6.3 While the author has made an allegation under article 10, paragraph 1, in respect of his treatment the Committee need not address this claim in the light of its finding under article 7 in paragraph 6.2 above.

7. The Human Rights Committee, acting under article 5, paragraph 4, of the Optional Protocol to the International Covenant on Civil and Political Rights, is of the view that the facts before it disclose a violation of article 7 of the Covenant.

8. Pursuant to article 2, paragraph 3(a), of the Covenant, the Committee considers that the author is entitled to an appropriate remedy including compensation. The State party is under an obligation to ensure that similar violations do not occur in the future and to repeal domestic legislative provisions that allow for corporal punishment.

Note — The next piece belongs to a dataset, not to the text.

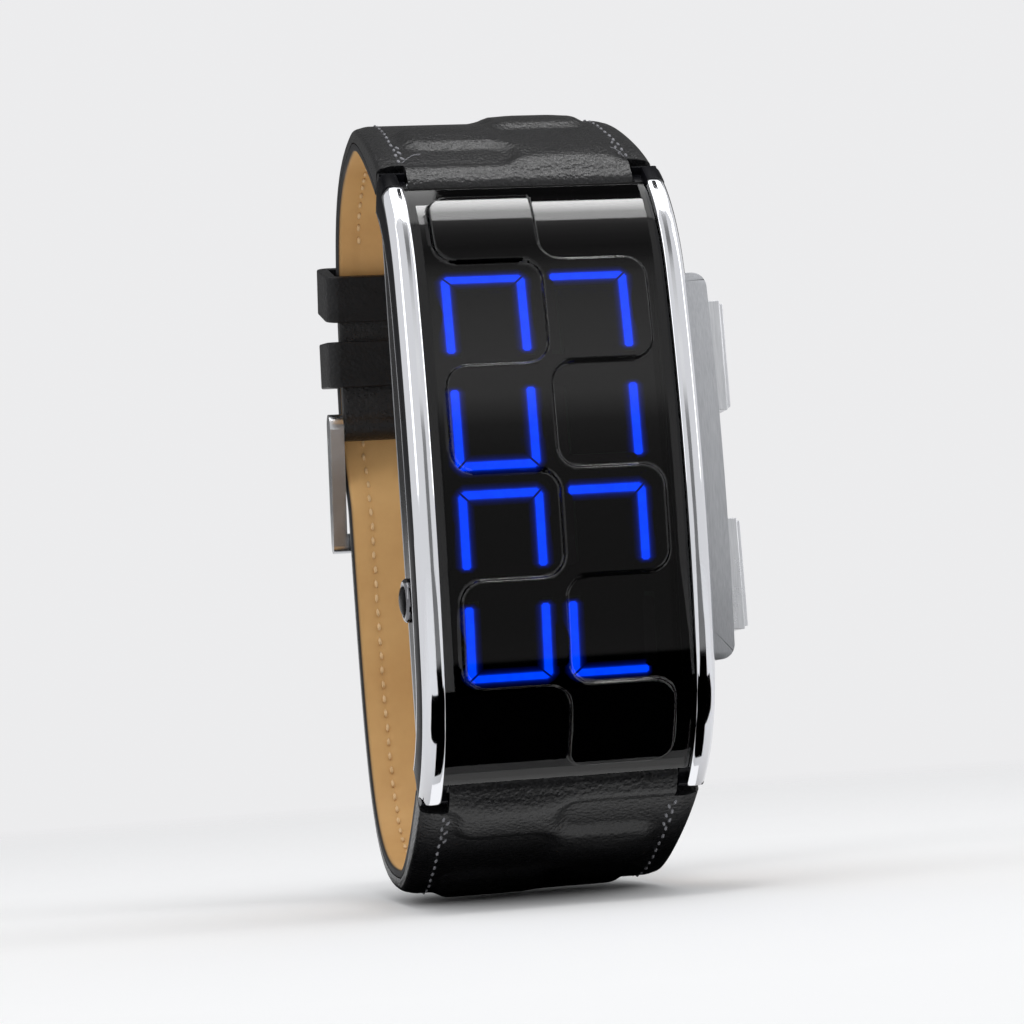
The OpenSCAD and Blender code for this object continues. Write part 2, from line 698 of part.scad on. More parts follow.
// Distance along a path to each of its points
function lengths(p, i = 0, so_far = 0) = i >= len(p) ? []
  : let (d = i == 0 ? 0 : norm(p[i] - p[i - 1])) concat([so_far + d], lengths(p, i + 1, so_far + d));
// Unit vector out of the loop at point i; turned is 1 on the short path and -1 on the long one
function outward(p, i, turned) = let (a = p[max(0, i - 1)], b = p[min(len(p) - 1, i + 1)], d = (b - a) / norm(b - a))
  turned * [-d[1], d[0]];
short_s = lengths(short_path);
long_s = lengths(long_path);
// Point at a distance s along a path, moved out of the loop by o
function along_path(p, ps, s, o, turned) = let (
    i = max([for (k = [0:len(p) - 2]) ps[k] <= s ? k : 0]),
    f = (s - ps[i]) / (ps[i + 1] - ps[i]),
    n = outward(p, i, turned) * (1 - f) + outward(p, i + 1, turned) * f)
  p[i] + f * (p[i + 1] - p[i]) + o * n / norm(n);
function smooth(t) = let (u = max(0, min(1, t))) u * u * (3 - 2 * u);
lug_thick = wrap_r + 0.05 + wrap_r;
thin_after = 16;
function thick(s) = lug_thick + (strap_t - lug_thick) * smooth(s / thin_after);
step_s = 1.6;
// Distances from s0 to s1, about step_s apart
function stations(s0, s1) = let (n = max(1, round((s1 - s0) / step_s))) [for (i = [0:n]) s0 + (s1 - s0) * i / n];

// Short half: from the upper lug to the buckle bar
function find_s(p, ps, z) = max([for (k = [0:len(p) - 1]) p[k][1] > z ? ps[k] : 0]);
function short_at(s, o) = along_path(short_path, short_s, s, o, 1);
// Distance along the short path where it comes down to height z at the back
function short_height(z, lo = 0, hi = 10 * loop_half, n = 24) = let (top = short_s[len(short_s) - 1],
    a = max(lo, short_s[steps]), b = min(hi, top), mid = (a + b) / 2)
  n == 0 ? mid : short_at(mid, 0)[1] > z ? short_height(z, mid, b, n - 1) : short_height(z, a, mid, n - 1);
buckle_s = short_height(buckle_z);
bar_off = strap_t / 2;
buckle_at = short_at(buckle_s, bar_off);
fold_r = strap_t / 2 + 0.3;
fold_s = buckle_s - fold_len;
lining_start = wrap_r + 0.5;
bend_r = 0.8;

// Long half: out of the lower lug, in under the front bar, then outside the short half
layer_off = strap_t + 0.6;
cross_z0 = 1.2;
cross_z1 = 8.4;
function long_at(s, o) = let (p = along_path(long_path, long_s, s, 0, -1))
  along_path(long_path, long_s, s, o + (p[0] < 0 ? 0 : layer_off * smooth((p[1] - cross_z0) / (cross_z1 - cross_z0))), -1);
long_back_s = long_s[len(half_path) - 1];
tail_s = long_back_s + (short_s[len(short_s) - 1] - short_height(tail_z));

// Outline of a band between two offsets given as lists, one for each station
module band_short(at, inner, outer) {
  polygon(concat([for (i = [0:len(at) - 1]) short_at(at[i], inner[i])],
    [for (i = [len(at) - 1:-1:0]) short_at(at[i], outer[i])]));
}
module band_long(at, inner, outer) {
  polygon(concat([for (i = [0:len(at) - 1]) long_at(at[i], inner[i])],
    [for (i = [len(at) - 1:-1:0]) long_at(at[i], outer[i])]));
}
// Cuts the strap to its width, which tapers towards the back
module strap_width() {
  translate([0, 0, -far]) linear_extrude(2 * far)
    polygon([[-strap_w / 2, -far / 4], [-strap_w / 2, bar_at[0]], [-strap_end_w / 2, loop_back], [-strap_end_w / 2, far],
      [strap_end_w / 2, far], [strap_end_w / 2, loop_back], [strap_w / 2, bar_at[0]], [strap_w / 2, -far / 4]]);
}
shoulder = lug_r + 0.5;
tab_w = 2 * lug_in - 0.3;
// Clears the lugs beside the tab that goes between them
module lug_notches() {
  both_sides() along_x(tab_w / 2, far)
    polygon([bar_at - 6 * along - 9 * out, bar_at - 6 * along + 9 * out, bar_at + shoulder * along + 9 * out,
      bar_at + shoulder * along - 9 * out]);
}
pad_w = cell_w;
pad_edge = 0.9;
first_pad = shoulder + 0.8;
// Raised blocks in two columns, each starting where its neighbour ends
module pad_short(s0, s1) {
  at = concat([s0, s0 + pad_edge], [for (i = [1:4]) s0 + pad_edge + (s1 - s0 - 2 * pad_edge) * i / 4], [s1]);
  n = len(at) - 1;
  band_short(at, [for (i = [0:n]) thick(at[i]) - 0.3], [for (i = [0:n]) thick(at[i]) + (i == 0 || i == n ? -0.1 : pad_h)]);
}
module pad_long(s0, s1) {
  at = concat([s0, s0 + pad_edge], [for (i = [1:4]) s0 + pad_edge + (s1 - s0 - 2 * pad_edge) * i / 4], [s1]);
  n = len(at) - 1;
  band_long(at, [for (i = [0:n]) thick(at[i]) - 0.3], [for (i = [0:n]) thick(at[i]) + (i == 0 || i == n ? -0.1 : pad_h)]);
}
pads_short = 4;
pads_long = 4;
function pad_start(k) = first_pad + k * pad_len;

module strap_short_leather() {
  at = concat(stations(0, fold_s), stations(fold_s + 0.01, buckle_s));
  color("#17181b") difference() {
    intersection() {
      union() {
        along_x(-far, far) {
          band_short(at, [for (s = at) s > fold_s ? 0 : lining_t], [for (s = at) thick(s)]);
          translate(bar_at) circle(wrap_r);
          translate(buckle_at) circle(fold_r);
        }
        for (k = [0:pads_short - 1]) {
          if (k % 2 == 1) along_x(-pad_w, 0.3) pad_short(pad_start(k), pad_start(k + 1));
          if (k % 2 == 0) along_x(-0.3, pad_w) pad_short(pad_start(k), pad_start(k + 1));
        }
      }
      strap_width();
    }
    lug_notches();
    along_x(-far, far) {
      translate(bar_at) circle(tube_r + run);
      translate(buckle_at) circle(buckle_bar_r + run);
    }
    // slot for the tongue's eye
    along_x(-eye_w / 2 - 0.25, eye_w / 2 + 0.25) translate(buckle_at) circle(fold_r + 1);
  }
}
module strap_short_lining() {
  at = stations(lining_start, fold_s - 0.05);
  color("#b07f48") difference() {
    intersection() {
      along_x(-far, far) band_short(at, [for (s = at) 0], [for (s = at) lining_t - 0.05]);
      strap_width();
    }
    lug_notches();
  }
}
hole_s = long_back_s + 5.6;
hole_count_down = 3;
hole_count_up = 2;
module strap_cuts() {
  // adjusting holes square to the strap, and the one that the tongue passes through
  for (k = [-hole_count_down:hole_count_up]) if (k != 0) {
    p = long_at(hole_s + k * hole_pitch, 0);
    q = long_at(hole_s + k * hole_pitch, 1);
    translate([0, p[0], p[1]]) rotate([atan2(q[0] - p[0], -(q[1] - p[1])) - 180, 0, 0])
      translate([0, 0, -6]) cylinder(r = hole_r, h = 12, $fn = 32);
  }
  translate([0, tongue_a[0], tongue_a[1]]) rotate([-tongue_turn, 0, 0]) translate([0, 0, -14])
    cylinder(r = tongue_t / 2 + 0.45, h = 14, $fn = 32);
}
// Rounded end of the long half
module tail_end() {
  tip = long_at(tail_s, 0);
  along_y(0, far) difference() {
    translate([-far, tip[1] - 9]) square([2 * far, far]);
    translate([0, tip[1] - 9]) scale(1) intersection() {
      translate([-strap_end_w / 2, -1]) square(strap_end_w);
      translate([0, 9 - strap_end_w * 0.62]) circle(strap_end_w * 0.62);
    }
  }
}
module strap_long_leather() {
  at = stations(0, tail_s);
  color("#17181b") difference() {
    intersection() {
      union() {
        mirror([0, 0, 1]) along_x(-far, far) translate(bar_at) circle(wrap_r);
        along_x(-far, far) band_long(at, [for (s = at) lining_t], [for (s = at) thick(s)]);
        for (k = [0:pads_long - 1]) {
          if (k % 2 == 0) along_x(-pad_w, 0.3) pad_long(pad_start(k), pad_start(k + 1));
          if (k % 2 == 1) along_x(-0.3, pad_w) pad_long(pad_start(k), pad_start(k + 1));
        }
      }
      strap_width();
    }
    mirror([0, 0, 1]) lug_notches();
    mirror([0, 0, 1]) along_x(-far, far) translate(bar_at) circle(tube_r + run);
    strap_cuts();
    tail_end();
  }
}
module strap_long_lining() {
  at = stations(lining_start, tail_s);
  color("#b07f48") difference() {
    intersection() {
      along_x(-far, far) band_long(at, [for (s = at) 0], [for (s = at) lining_t - 0.05]);
      strap_width();
    }
    mirror([0, 0, 1]) lug_notches();
    strap_cuts();
    tail_end();
  }
}

// Keepers: leather loops round both halves, the first sewn to the short half
keeper_in = strap_end_w / 2 + soft_gap;
keeper_depth = layer_off + strap_t + soft_gap;
fixed_s = buckle_s - 6.2;
free_s = fixed_s - keeper_len - 2.1;
module keeper(s, under) {
  p = short_at(s, 0);
  q = short_at(s - 1, 0);
  slope = atan2(p[0] - q[0], q[1] - p[1]);
  translate([0, p[0], p[1]]) rotate([slope, 0, 0]) translate([0, 0, -keeper_len / 2]) linear_extrude(keeper_len) difference() {
    translate([0, (keeper_depth - under) / 2]) rounded(2 * (keeper_in + keeper_t), keeper_depth + under + 2 * keeper_t, 1.4);
    translate([-keeper_in, -under]) square([2 * keeper_in, keeper_depth + under]);
  }
}
module keeper_fixed() { color("#141518") keeper(fixed_s, 0.12); }
module keeper_free() { color("#141518") keeper(free_s, soft_gap); }

// Pin buckle
buckle_bar_r = 0.7;
frame_in = strap_end_w / 2 + 0.15;
frame_hinge_r = 1.35;
front_bar_at = short_at(min(short_s[len(short_s) - 1] - 0.01, buckle_s + buckle_z), 0)
  + [strap_t + 0.35 + front_bar_r, buckle_z - buckle_len];
module buckle_bar() {
  color("#a4a7ac") {
    along_x(-frame_in + gap, frame_in - gap) translate(buckle_at) circle(buckle_bar_r);
    along_x(-frame_in - 0.7, frame_in + 0.7) translate(buckle_at) circle(tip_r);
  }
}
module buckle_frame() {
  u = (front_bar_at - buckle_at) / norm(front_bar_at - buckle_at);
  n = [-u[1], u[0]];
  color("#c3c6cb") difference() {
    union() {
      both_sides() along_x(frame_in, frame_in + arm_t) {
        translate(buckle_at) circle(frame_hinge_r);
        translate(front_bar_at) circle(front_bar_r);
        polygon([buckle_at + frame_hinge_r * n, buckle_at - frame_hinge_r * n, front_bar_at - front_bar_r * n,
          front_bar_at + front_bar_r * n]);
      }
      along_x(-frame_in - arm_t / 2, frame_in + arm_t / 2) translate(front_bar_at) circle(front_bar_r);
    }
    along_x(-frame_in - 0.8, frame_in + 0.8) translate(buckle_at) circle(tip_r + run);
  }
}
eye_w = 2;
eye_r = 1.3;
tongue_w = 1.7;
// The tongue's rod lies on the front bar
tongue_b = front_bar_at + (front_bar_r + 0.08 + tongue_t / 2) * [1, 0];
tongue_a = buckle_at + (eye_r - tongue_t / 2) * [0.9, 0];
tongue_turn = -atan2(tongue_b[0] - tongue_a[0], tongue_a[1] - tongue_b[1]);
module buckle_tongue() {
  reach = norm(tongue_b - tongue_a) + front_bar_r * 0.8;
  color("#c3c6cb") difference() {
    union() {
      along_x(-eye_w / 2, eye_w / 2) translate(buckle_at) circle(eye_r);
      translate([0, tongue_a[0], tongue_a[1]]) rotate([-tongue_turn, 0, 0]) translate([0, 0, -reach])
        cylinder(r = tongue_t / 2, h = reach);
    }
    along_x(-far, far) translate(buckle_at) circle(buckle_bar_r + run);
  }
}

middle_case();
rail_left();
rail_right();
display_lens();
lens_gasket();
segment_mask();
light_bars();
led_board();
works_frame();
main_board();
controller_chip();
quartz_crystal();
switch_contacts();
cell_upper();
cell_lower();
cell_contacts();
case_back();
case_back_gasket();
case_back_screws();
side_plate();
side_plate_screws();
stud_collar();
stud_cap();
pusher_upper();
pusher_lower();
pusher_spring_upper();
pusher_spring_lower();
pusher_seal_upper();
pusher_seal_lower();
pusher_clip_upper();
pusher_clip_lower();
spring_bar_upper();
spring_bar_lower();
strap_short_leather();
strap_short_lining();
strap_long_leather();
strap_long_lining();
keeper_fixed();
keeper_free();
buckle_bar();
buckle_frame();
buckle_tongue();
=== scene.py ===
import math
import random

import bmesh
import bpy
from mathutils import Matrix, Vector


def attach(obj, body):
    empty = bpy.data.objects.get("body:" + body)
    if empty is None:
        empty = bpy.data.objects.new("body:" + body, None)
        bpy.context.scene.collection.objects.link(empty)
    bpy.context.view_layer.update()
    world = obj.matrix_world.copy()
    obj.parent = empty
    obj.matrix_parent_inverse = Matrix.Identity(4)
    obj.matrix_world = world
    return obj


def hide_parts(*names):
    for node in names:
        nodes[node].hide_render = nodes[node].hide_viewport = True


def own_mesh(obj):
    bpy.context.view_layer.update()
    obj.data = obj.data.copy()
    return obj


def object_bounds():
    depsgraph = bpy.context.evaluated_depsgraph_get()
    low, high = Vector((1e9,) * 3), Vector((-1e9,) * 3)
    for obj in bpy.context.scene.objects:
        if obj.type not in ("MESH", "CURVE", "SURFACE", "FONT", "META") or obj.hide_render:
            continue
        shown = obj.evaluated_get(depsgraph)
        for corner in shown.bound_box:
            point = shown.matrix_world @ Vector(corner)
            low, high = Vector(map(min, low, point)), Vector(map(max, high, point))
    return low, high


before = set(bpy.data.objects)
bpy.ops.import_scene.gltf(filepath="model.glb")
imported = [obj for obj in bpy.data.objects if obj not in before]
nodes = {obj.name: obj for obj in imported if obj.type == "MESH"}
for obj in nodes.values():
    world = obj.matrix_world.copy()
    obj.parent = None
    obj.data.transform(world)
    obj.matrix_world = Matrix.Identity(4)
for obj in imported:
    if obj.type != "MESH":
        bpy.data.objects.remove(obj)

cad_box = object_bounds()
MM = 0.001

# Camera: a long lens a little left of and below the display, as in a
# product shot, tipped a few degrees to one side.
camera_at = Vector((-45.456, -238.055, -22.639)) * MM
aim = Vector((-4.327, -26.2, -3.509)) * MM
roll = math.radians(-4.102)
forward = (aim - camera_at).normalized()
level = forward.cross(Vector((0, 0, 1))).normalized()
upright = level.cross(forward)
across = level * math.cos(roll) + upright * math.sin(roll)
above = upright * math.cos(roll) - level * math.sin(roll)
camera_data = bpy.data.cameras.new("camera")
FILM, FOCAL_PIXELS, PICTURE_PIXELS = 36, 2600, 1024
camera_data.sensor_width = FILM
camera_data.lens = FILM * FOCAL_PIXELS / PICTURE_PIXELS
camera_data.clip_start = 0.01
camera = bpy.data.objects.new("camera", camera_data)
camera.matrix_world = Matrix((
    (across.x, above.x, -forward.x, camera_at.x),
    (across.y, above.y, -forward.y, camera_at.y),
    (across.z, above.z, -forward.z, camera_at.z),
    (0, 0, 0, 1)))
bpy.context.scene.collection.objects.link(camera)
bpy.context.scene.camera = camera
bpy.context.scene.view_settings.view_transform = "Standard"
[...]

9. By becoming a State party to the Optional Protocol, the State party has recognized the competence of the Committee to determine whether there has been a violation of the Covenant or not. This case was submitted for consideration before Jamaica's denunciation of the Optional Protocol became effective on 23 January 1998; in accordance with article 12(2) of the Optional Protocol the communication is subject to the continued application of the Optional Protocol. Pursuant to article 2 of the Covenant, the State party has undertaken to ensure to all individuals within its territory or subject to its jurisdiction the rights recognized in the Covenant and to provide an effective and enforceable remedy in case a violation has been established by the Committee. The Committee wishes to receive from the State party, within 90 days, information about the measures taken to give effect to the Committee's Views. The State party is also requested to publish the Committee's Views.


[Adopted in English, French and Spanish, the English text being the original version. Subsequently to be issued in Arabic, Chinese and Russian as part of the Committee's annual report to the General Assembly.]